= CFD-FASTRAN =

Computational fluid dynamics software package

CFD-FASTRAN is a commercial computational fluid dynamics (CFD) software package developed by Applied Materials for aerodynamic and aerothermodynamic applications.

CFD-FASTRAN was used by the Council for Scientific and Industrial Research in South Africa to simulate the release of a missile from the outboard pylon of the BAE Hawk Mk120 at transonic speeds where shockwaves dominate the flowfield. The software was used to calculate the carriage loads, which are structural dynamic responses from the ejection forces, and model the loads on the missile in free-flight.

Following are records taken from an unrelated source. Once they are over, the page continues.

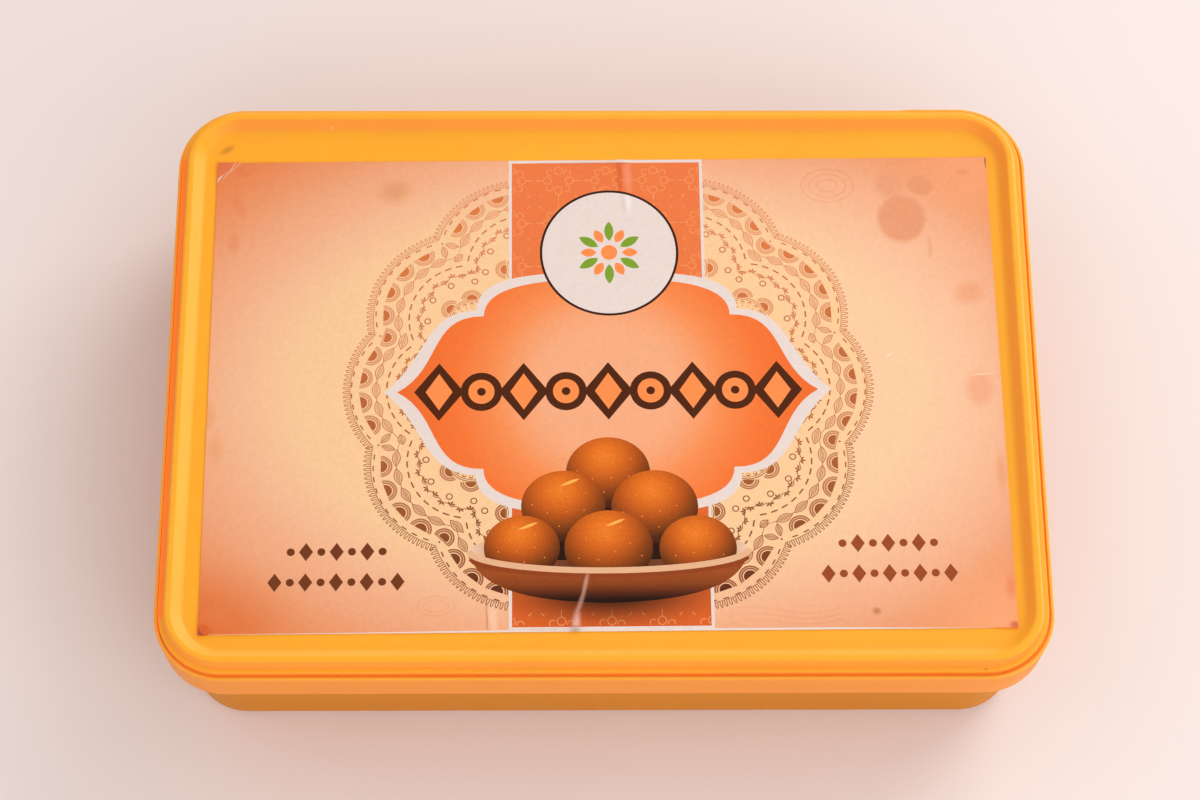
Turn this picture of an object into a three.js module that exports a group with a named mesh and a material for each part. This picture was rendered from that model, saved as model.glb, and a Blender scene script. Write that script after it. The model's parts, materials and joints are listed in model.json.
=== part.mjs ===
// A shut sweet box of yellow-orange injection-moulded plastic. The tub has a collar round its mouth,
// whose skirt hangs outside the tub wall and whose top edge stands up round the lid, so that the lid
// can't be prised off from the side. The lid carries a raised rim round a sunken panel, and a printed
// paper label is stuck on that panel. The box is shut and opaque, so the tub and the lid are solid.
// Millimetres, +Z up, +X along the box. Origin: the middle of the underside.

import * as THREE from 'three';
import { mergeVertices } from 'three/addons/utils/BufferGeometryUtils.js';

// Outside of the collar, the widest part of the box
const boxLength = 240;
const boxWidth = 170;
const collarCorner = 18.5;

// Heights above the table
const collarTop = 48;
const skirtDepth = 13.4;
const seat = 44;
const panelTop = collarTop + 1.2;
const rimTop = collarTop + 4.2;

// Tub: the wall leans in towards a rounded foot
const footInset = 5.3;
const footCorner = 15.8;
const footRound = 3;
const wallTopInset = 2.9;
const wallTopCorner = 16.4;
const channelRoof = 43;

// Collar: a thin upstand round the lid and a skirt with a little draft
const collarWall = 0.9;
const skirtWall = 1.1;
const skirtDraft = 0.3;
const lipRound = 0.25;

// Lid: a flange, the raised rim and the fillet down to the panel, as insets from the collar's outside
const lidInset = 1.7;
const flangeRound = 0.4;
const rimFoot = 3.1;
const rimOuter = 3.6;
const rimInner = 5.5;
const rimRound = 0.6;
const panelEdge = 7.3;
const panelFillet = 0.9;
const lidShift = { x: -0.2, y: 0.3 };

// Label, stuck on a little askew
const labelLength = 217.7;
const labelWidth = 140.2;
const labelThickness = 0.25;
const glueFilm = 0.05;
const labelCentre = { x: 0.55, y: -1.9 };
const labelTurn = THREE.MathUtils.degToRad(0.42);

// Facets
const cornerSteps = 14;
const roundSteps = 4;

// One point of a cross-section: how far in from the collar's outside, how high, and the radius of
// the corners at that point, which shrinks with the inset unless it is given.
function ring(inset, height, corner = collarCorner - inset) {
  return { inset, height, corner };
}

const onAxis = (height) => ({ inset: null, height, corner: 0 });

// A quarter round of a cross-section between two directions, in degrees from straight out.
function quarterRound(inset, height, radius, from, to, corner = collarCorner - inset) {
  const points = [];
  for (let step = 0; step <= roundSteps; step++) {
    const angle = THREE.MathUtils.degToRad(from + ((to - from) * step) / roundSteps);
    const out = radius * Math.cos(angle);
    points.push(ring(inset - out, height + radius * Math.sin(angle), corner + out));
  }
  return points;
}

// Carries a cross-section round the box. It is a lathe whose four quarter turns are moved out to the
// corners, so that the straight sides open up between them.
function roundTheBox(section) {
  const columns = 4 * (cornerSteps + 1);
  const profile = section.map((point) => new THREE.Vector2(point.inset === null ? 0 : 1, point.height));
  const body = new THREE.LatheGeometry(profile, columns);
  const position = body.attributes.position;
  for (let i = 0; i < position.count; i++) {
    const { inset, height, corner } = section[i % section.length];
    if (inset === null) {
      position.setXYZ(i, 0, 0, height);
      continue;
    }
    const column = Math.floor(i / section.length) % columns;
    const quarter = Math.floor(column / (cornerSteps + 1));
    const turn = (column % (cornerSteps + 1)) / cornerSteps;
    const angle = (quarter + turn) * (Math.PI / 2);
    const sideX = quarter === 0 || quarter === 3 ? 1 : -1;
    const sideY = quarter < 2 ? 1 : -1;
    const x = sideX * (boxLength / 2 - inset - corner) + corner * Math.cos(angle);
    const y = sideY * (boxWidth / 2 - inset - corner) + corner * Math.sin(angle);
    position.setXYZ(i, x, y, height);
  }
  body.deleteAttribute('normal');
  body.deleteAttribute('uv');
  const closed = mergeVertices(body, 1e-4);
  closed.computeVertexNormals();
  return closed;
}

function plastic(color) {
  return new THREE.MeshStandardMaterial({ color, roughness: 0.45, metalness: 0 });
}

function makeTub() {
  const skirtBottom = collarTop - skirtDepth;
  const section = [
    onAxis(0),
    ...quarterRound(footInset + footRound, footRound, footRound, -90, 0, footCorner - footRound),
    ring(wallTopInset, channelRoof, wallTopCorner),
    ring(skirtWall, channelRoof),
    ring(skirtDraft + skirtWall, skirtBottom),
    ring(skirtDraft, skirtBottom),
    ring(0, collarTop - lipRound),
    ring(lipRound, collarTop),
    ring(collarWall - lipRound, collarTop),
    ring(collarWall, collarTop - lipRound),
    ring(collarWall, seat),
    onAxis(seat),
  ];
  const tub = new THREE.Mesh(roundTheBox(section), plastic('#f2a03a'));
  tub.name = 'tub';
  return tub;
}

function makeLid() {
  const section = [
    onAxis(seat),
    ring(lidInset, seat),
    ...quarterRound(lidInset + flangeRound, panelTop - flangeRound, flangeRound, 0, 90),
    ring(rimFoot, panelTop),
    ...quarterRound(rimOuter + rimRound, rimTop - rimRound, rimRound, 0, 90),
    ...quarterRound(rimInner - rimRound, rimTop - rimRound, rimRound, 90, 150),
    ring(panelEdge - panelFillet / 2, panelTop + panelFillet),
    ring(panelEdge, panelTop + panelFillet / 3),
    ring(panelEdge + panelFillet, panelTop),
    onAxis(panelTop),
  ];
  const lid = new THREE.Mesh(roundTheBox(section), plastic('#fcae37'));
  lid.name = 'lid';
  lid.position.set(lidShift.x, lidShift.y, 0);
  return lid;
}

function makeLabel() {
  const outline = new THREE.Shape();
  outline.moveTo(-labelLength / 2, -labelWidth / 2);
  outline.lineTo(labelLength / 2, -labelWidth / 2);
  outline.lineTo(labelLength / 2, labelWidth / 2);
  outline.lineTo(-labelLength / 2, labelWidth / 2);
  const sheet = new THREE.ExtrudeGeometry(outline, { depth: labelThickness, bevelEnabled: false });
  const paper = new THREE.MeshStandardMaterial({ color: '#f0b184', roughness: 0.6, metalness: 0 });
  const label = new THREE.Mesh(sheet, paper);
  label.name = 'label';
  label.position.set(labelCentre.x, labelCentre.y, panelTop + glueFilm);
  label.rotation.z = labelTurn;
  return label;
}

const sweetBox = new THREE.Group();
sweetBox.add(makeTub(), makeLid(), makeLabel());

export default sweetBox;
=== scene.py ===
import json
import math

import bmesh
import bpy
from mathutils import Matrix, Vector
from mathutils.geometry import delaunay_2d_cdt, interpolate_bezier

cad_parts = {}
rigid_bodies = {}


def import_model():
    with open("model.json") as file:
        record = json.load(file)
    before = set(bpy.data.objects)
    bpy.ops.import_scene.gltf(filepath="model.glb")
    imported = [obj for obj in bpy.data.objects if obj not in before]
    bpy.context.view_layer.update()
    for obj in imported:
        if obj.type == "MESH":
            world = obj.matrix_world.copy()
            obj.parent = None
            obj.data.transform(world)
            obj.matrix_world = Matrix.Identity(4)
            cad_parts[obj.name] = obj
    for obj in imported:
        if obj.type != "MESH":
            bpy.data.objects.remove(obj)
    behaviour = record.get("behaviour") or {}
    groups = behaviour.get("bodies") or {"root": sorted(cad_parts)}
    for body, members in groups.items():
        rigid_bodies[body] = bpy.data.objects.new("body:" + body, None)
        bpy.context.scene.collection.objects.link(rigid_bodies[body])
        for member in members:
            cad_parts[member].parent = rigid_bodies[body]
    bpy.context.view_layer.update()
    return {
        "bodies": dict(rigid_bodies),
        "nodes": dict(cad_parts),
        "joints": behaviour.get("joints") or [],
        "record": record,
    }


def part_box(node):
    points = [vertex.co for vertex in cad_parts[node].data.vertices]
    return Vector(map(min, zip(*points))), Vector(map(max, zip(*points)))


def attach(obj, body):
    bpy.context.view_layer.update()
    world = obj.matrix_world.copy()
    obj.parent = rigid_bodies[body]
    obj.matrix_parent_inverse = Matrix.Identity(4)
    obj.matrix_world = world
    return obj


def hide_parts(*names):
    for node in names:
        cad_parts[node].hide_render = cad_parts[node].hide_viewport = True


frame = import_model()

MM = 0.001


# View. The box stands on a table and is looked down on from the front, so that the whole lid shows
# with a narrow strip of the front wall under it.
lens = 87.469
eye = Vector((-7.931, -313.615, 786.334)) * MM
down = math.radians(67.305)
aside = math.radians(1.298)
roll = math.radians(1.111)

ahead = Vector((math.sin(aside) * math.cos(down), math.cos(aside) * math.cos(down), -math.sin(down)))
level = Vector((math.cos(aside), -math.sin(aside), 0))
upright = level.cross(ahead)
right = level * math.cos(roll) + upright * math.sin(roll)
up = upright * math.cos(roll) - level * math.sin(roll)
camera_data = bpy.data.cameras.new("camera")
camera_data.lens = lens
camera_data.sensor_width = 36
camera_data.clip_start = 0.01
camera = bpy.data.objects.new("camera", camera_data)
bpy.context.scene.collection.objects.link(camera)
placement = Matrix((right, up, -ahead)).transposed().to_4x4()
placement.translation = eye
camera.matrix_world = placement
bpy.context.scene.camera = camera
bpy.context.scene.view_settings.view_transform = "Standard"


# Table. A large sheet of pale pinkish card. Matt paper, lit softly from the right.
def linear(code):
    """A colour written as sRGB hex, in linear light."""
    channels = [int(code[i:i + 2], 16) / 255 for i in (1, 3, 5)]
    return tuple(c / 12.92 if c <= 0.04045 else ((c + 0.055) / 1.055) ** 2.4 for c in channels) + (1,)


def add(tree, kind, feed=None, stops=None, **settings):
    """Adds a node with its settings. feed gives its inputs, as values or as sockets to link."""
    node = tree.nodes.new(kind)
    for name, value in settings.items():
        setattr(node, name, value)
    for socket, value in (feed or {}).items():
        if isinstance(value, bpy.types.NodeSocket):
            tree.links.new(value, node.inputs[socket])
        else:
            node.inputs[socket].default_value = value
    if stops:
        elements = node.color_ramp.elements
        while len(elements) < len(stops):
            elements.new(1)
        for element, (place, code) in zip(elements, stops):
            element.position = place
            element.color = linear(code)
    return node


def start_material(name):
    """An empty material with its output node."""
    material = bpy.data.materials.new(name)
    material.use_nodes = True
    material.node_tree.nodes.clear()
    return material, material.node_tree, material.node_tree.nodes.new("ShaderNodeOutputMaterial")


def keep_mesh(bm, name, *materials):
    """Turns a bmesh into an object of that name at the origin, carrying these materials."""
    mesh = bpy.data.meshes.new(name)
    bm.to_mesh(mesh)
    bm.free()
    for material in materials:
        mesh.materials.append(material)
    piece = bpy.data.objects.new(name, mesh)
    bpy.context.scene.collection.objects.link(piece)
    return piece


table_card, tree, output = start_material("matt pale card")
card = add(tree, "ShaderNodeBsdfPrincipled", {
    "Base Color": linear("#f3e7e3"),
    "Roughness": 0.85,
    "Specular IOR Level": 0.2,
})
tree.links.new(card.outputs[0], output.inputs[0])
bm = bmesh.new()
bmesh.ops.create_grid(bm, x_segments=1, y_segments=1, size=3)
table = keep_mesh(bm, "table", table_card)


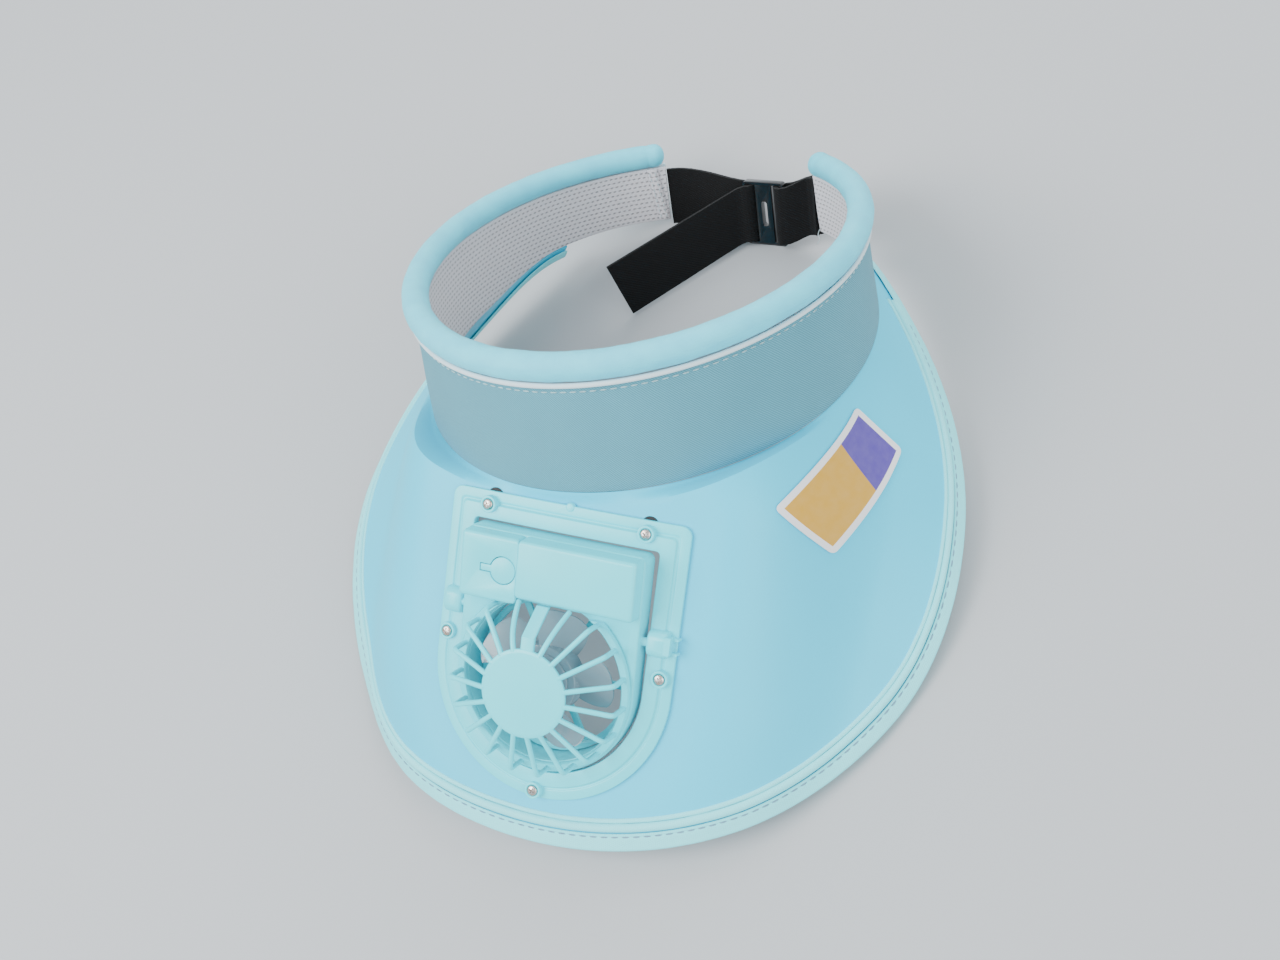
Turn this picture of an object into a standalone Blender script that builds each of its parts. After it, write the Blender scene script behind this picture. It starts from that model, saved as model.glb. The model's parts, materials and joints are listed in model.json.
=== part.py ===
"""Open-crown sun hat with a tilting fan in its brim. Metres, +Z up, front towards -Y.

The hat is modelled in its own frame: the origin is the middle of the head oval, in the plane
of the top roll. An empty then lays the whole hat on the ground as it rests by itself.
Angles round the hat are counted from the front, positive towards +X.
"""

import math
from typing import NamedTuple

import bmesh
import bpy
from mathutils import Matrix, Vector

GAP = 0.0003

# Head band, round the oval of the top roll's centre line
HEAD_HALF_WIDTH = 0.0794
HEAD_HALF_LENGTH = 0.0954
LEFT_END = 164.0
RIGHT_END = 144.0
BAND_HEIGHT = 0.0458
SIDE_FLARE = 0.0033
FRONT_FLARE = 0.0001
SIDE_RISE = 0.0021
CLOTH = 0.0016
ROLL_RADIUS = 0.0048
PIPING_RADIUS = 0.0009
PIPING_OUT = 0.0024
BAND_STEP = 8.0

# Brim, measured along its slope from the band's lower edge
BRIM_WIDTH = 0.1218
BRIM_THICKNESS = 0.0015
BRIM_END = 132.0
BRIM_TUCK = 0.00065
FRONT_STEP = 5.4
FRONT_REACH = 64.8
BINDING_WIDTH = 0.0065
BINDING_WALL = 0.0008
BINDING_ROUND = 0.0008
BINDING_SLACK = 0.0005
RIDGE_RADIUS = 0.0012
RIDGE_INSET = 0.0085

# Label on the brim
LABEL_ANGLE = 61.0
LABEL_ALONG = 0.0240
LABEL_LENGTH = 0.0430
LABEL_WIDTH = 0.0235
LABEL_TURN = 72.6
LABEL_THICKNESS = 0.0005
LABEL_LIFT = 0.0009

# Fan unit's place on the brim
FAN_DOWN = 0.0618
FAN_SHIFT = -0.0035
FAN_RISE = 0.0004
FAN_SLOPE = 61.7
FAN_TWIST = 5.6
BEND_RADIUS = 0.70
FLAT_MARGIN = 0.009
FLAT_BLEND = 0.045
SEAM_BLEND = 0.0040

# Bezel, from the centre of its round lower end
BEZEL_HALF = 0.0433
BEZEL_TOP = 0.0576
BEZEL_CORNER = 0.0035
BEZEL_EDGE = 0.0012
BEZEL_LIP = 0.0019
LIP_INSET = 0.0042
BORDER = 0.0095
COLLAR_WALL = 0.0015
COLLAR_DEPTH = 0.0012
COLLAR_CLEARANCE = 0.0005
OPENING_CORNER = 0.0015
CLAMP_THICKNESS = 0.0018
CLAMP_INSET = 0.0012
CLAMP_GAP = 0.0006

# Screws
BOSS_RADIUS = 0.0029
BOSS_HEIGHT = 0.0034
SCREW_HEAD_RADIUS = 0.0018
SCREW_HEAD_HEIGHT = 0.0009
SHANK_RADIUS = 0.0010
TOP_SCREW_ACROSS = 0.0285
TOP_SCREW_INSET = 0.0044
MIDDLE_SCREW_ACROSS = 0.0391
MIDDLE_SCREW_UP = 0.0069
BOTTOM_SCREW_INSET = 0.0027

# Pivot of the fan module
PIVOT_UP = 0.0185
PIVOT_OUT = 0.0026
PIN_RADIUS = 0.0015
LUG_LENGTH = 0.0069
LUG_WIDTH = 0.0090
LUG_ROUND = 0.0031
LUG_OVERHANG = -0.0002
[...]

The software was used to predict supercooled droplet impingement on helicopter blades by the Institute for Aerospace Research. This is progress towards simulating ice formation on rotating helicopter blades.

CFD-FASTRAN was used to study the aerodynamic performance of a hypersonic vehicle powered by scramjet engines. Flow conditions were simulated at various angles of attack at Mach 5.85.

Two-dimensional numerical flow simulations were performed with CFD-FASTRAN to compare the effects of a combined jet flap and Coanda jet on a supercritical airfoil. The results showed that the combined jet flap provided the best performance.

CFD-FASTRAN was used to simulate flow past helicopter rotors in hover and forward flight conditions. The predictions matched the experimental data.